- _TASK INSTRUCTIONS_
Across the entries below, count the lines in which the word "code" occurs. Reply with the count alone.

CAD and scene scripts:
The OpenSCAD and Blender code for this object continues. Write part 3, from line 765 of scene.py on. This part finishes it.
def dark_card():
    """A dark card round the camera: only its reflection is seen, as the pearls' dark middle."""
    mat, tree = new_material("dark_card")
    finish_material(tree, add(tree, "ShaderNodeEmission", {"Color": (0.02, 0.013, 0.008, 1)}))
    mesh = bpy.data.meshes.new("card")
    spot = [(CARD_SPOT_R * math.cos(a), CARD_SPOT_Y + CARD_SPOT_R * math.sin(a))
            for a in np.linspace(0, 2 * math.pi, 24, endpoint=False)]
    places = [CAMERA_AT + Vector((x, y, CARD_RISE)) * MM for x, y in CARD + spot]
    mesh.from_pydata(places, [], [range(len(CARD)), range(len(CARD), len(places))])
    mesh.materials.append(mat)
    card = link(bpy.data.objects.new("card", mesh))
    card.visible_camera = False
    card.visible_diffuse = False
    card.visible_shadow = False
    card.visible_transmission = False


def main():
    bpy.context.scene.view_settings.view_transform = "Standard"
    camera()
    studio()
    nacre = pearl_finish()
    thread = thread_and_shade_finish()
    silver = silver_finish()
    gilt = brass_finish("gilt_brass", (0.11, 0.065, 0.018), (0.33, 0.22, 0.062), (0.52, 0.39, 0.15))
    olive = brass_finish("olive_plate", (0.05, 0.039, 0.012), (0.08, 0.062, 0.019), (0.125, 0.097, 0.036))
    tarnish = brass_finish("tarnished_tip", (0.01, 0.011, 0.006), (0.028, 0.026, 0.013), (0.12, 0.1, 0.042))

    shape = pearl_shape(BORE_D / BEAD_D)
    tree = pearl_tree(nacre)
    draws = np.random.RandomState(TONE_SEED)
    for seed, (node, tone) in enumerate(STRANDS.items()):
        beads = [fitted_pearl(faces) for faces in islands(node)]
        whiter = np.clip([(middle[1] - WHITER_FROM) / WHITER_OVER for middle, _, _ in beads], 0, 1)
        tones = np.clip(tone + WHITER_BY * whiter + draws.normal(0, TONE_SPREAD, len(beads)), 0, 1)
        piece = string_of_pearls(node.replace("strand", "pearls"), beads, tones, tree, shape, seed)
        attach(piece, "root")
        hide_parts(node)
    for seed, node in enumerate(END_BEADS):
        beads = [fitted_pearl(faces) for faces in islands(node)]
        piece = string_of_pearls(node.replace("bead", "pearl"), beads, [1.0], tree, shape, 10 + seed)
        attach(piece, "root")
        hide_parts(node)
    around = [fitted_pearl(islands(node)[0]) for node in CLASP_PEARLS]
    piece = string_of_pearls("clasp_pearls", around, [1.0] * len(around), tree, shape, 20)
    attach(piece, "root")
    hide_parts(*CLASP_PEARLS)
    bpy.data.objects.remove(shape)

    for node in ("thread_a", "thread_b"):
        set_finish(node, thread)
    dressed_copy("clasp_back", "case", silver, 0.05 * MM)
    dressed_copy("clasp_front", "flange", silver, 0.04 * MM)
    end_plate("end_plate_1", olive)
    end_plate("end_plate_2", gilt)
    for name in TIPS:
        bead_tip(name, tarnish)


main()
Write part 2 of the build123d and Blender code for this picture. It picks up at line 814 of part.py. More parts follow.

- _WRITTEN ANSWER_
2